(Given request): Report every line from the material that contains the word "parts".

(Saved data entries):
'''

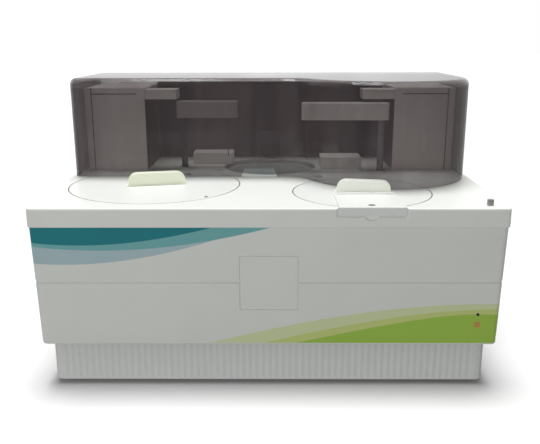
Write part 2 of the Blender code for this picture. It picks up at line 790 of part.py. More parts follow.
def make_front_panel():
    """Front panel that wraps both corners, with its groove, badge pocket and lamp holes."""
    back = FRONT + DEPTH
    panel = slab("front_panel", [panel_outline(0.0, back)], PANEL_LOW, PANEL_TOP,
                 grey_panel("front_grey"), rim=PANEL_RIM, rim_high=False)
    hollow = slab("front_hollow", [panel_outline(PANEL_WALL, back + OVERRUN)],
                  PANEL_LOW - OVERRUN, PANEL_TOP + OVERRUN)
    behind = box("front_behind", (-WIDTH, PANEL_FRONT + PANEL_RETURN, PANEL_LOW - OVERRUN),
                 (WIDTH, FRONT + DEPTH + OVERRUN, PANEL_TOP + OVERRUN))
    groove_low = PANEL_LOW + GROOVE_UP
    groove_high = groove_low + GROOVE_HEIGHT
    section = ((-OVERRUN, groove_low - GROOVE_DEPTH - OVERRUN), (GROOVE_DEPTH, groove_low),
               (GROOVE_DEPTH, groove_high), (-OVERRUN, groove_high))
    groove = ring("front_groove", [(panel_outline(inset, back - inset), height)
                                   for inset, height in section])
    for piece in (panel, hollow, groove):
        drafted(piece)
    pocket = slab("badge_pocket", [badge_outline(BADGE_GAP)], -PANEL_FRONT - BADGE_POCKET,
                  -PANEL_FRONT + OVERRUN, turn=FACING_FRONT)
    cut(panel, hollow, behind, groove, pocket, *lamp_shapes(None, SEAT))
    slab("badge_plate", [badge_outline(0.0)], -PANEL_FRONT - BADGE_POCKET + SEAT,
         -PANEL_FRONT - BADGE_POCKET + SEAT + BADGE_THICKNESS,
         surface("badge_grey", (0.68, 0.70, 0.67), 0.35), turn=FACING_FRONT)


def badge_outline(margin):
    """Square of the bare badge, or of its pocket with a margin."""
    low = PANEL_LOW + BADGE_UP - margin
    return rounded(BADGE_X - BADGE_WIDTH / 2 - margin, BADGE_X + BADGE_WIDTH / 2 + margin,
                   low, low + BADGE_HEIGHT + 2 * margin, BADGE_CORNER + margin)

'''
'''

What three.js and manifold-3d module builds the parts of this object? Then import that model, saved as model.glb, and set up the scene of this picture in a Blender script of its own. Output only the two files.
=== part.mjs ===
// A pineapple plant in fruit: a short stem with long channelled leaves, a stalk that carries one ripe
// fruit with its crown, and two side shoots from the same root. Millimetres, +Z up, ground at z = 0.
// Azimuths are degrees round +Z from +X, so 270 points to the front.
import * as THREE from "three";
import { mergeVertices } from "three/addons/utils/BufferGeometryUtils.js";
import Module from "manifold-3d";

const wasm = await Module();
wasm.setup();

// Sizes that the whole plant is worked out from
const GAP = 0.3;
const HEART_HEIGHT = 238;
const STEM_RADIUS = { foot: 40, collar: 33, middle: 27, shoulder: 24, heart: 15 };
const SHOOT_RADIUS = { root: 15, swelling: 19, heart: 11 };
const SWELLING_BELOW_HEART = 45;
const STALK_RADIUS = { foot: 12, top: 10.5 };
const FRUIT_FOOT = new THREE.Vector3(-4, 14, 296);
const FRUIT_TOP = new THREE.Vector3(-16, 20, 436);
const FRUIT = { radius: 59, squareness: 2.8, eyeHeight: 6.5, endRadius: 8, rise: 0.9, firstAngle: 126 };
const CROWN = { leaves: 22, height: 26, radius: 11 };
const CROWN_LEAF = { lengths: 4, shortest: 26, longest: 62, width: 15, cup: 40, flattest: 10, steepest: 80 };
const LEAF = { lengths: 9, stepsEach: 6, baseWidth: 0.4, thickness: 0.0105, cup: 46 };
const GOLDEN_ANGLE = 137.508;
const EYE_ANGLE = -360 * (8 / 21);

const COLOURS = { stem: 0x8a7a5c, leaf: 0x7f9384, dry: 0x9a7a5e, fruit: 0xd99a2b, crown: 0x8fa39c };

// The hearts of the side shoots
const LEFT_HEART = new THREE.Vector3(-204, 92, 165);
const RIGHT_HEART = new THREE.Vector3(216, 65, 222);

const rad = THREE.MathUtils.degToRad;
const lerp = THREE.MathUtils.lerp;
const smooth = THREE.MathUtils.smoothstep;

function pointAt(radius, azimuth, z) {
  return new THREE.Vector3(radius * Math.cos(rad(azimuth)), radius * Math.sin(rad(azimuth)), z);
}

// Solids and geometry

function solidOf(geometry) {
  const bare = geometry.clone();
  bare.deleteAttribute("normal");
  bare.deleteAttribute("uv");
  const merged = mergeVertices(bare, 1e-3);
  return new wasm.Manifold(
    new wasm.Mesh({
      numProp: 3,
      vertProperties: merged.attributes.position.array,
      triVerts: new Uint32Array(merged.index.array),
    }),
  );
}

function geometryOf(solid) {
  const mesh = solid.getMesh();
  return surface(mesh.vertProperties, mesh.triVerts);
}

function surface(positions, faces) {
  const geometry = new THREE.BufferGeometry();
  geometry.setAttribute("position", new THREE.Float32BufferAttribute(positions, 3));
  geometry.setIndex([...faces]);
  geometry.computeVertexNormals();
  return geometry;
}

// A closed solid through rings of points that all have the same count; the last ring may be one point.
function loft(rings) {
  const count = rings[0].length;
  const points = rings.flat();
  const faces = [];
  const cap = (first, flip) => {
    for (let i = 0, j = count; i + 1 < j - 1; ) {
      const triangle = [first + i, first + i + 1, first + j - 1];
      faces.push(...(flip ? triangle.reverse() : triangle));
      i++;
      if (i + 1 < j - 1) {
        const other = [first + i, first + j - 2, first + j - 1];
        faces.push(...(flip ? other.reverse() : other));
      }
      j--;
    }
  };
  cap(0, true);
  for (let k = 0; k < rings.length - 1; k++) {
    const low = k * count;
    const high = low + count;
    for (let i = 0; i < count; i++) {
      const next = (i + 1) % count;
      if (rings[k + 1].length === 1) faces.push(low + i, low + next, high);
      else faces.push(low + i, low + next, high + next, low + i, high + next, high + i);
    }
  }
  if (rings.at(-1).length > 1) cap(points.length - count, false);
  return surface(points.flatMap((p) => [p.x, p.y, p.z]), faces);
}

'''

(Written answer):
Write part 2 of the Blender code for this picture. It picks up at line 790 of part.py. More parts follow.
What three.js and manifold-3d module builds the parts of this object? Then import that model, saved as model.glb, and set up the scene of this picture in a Blender script of its own. Output only the two files.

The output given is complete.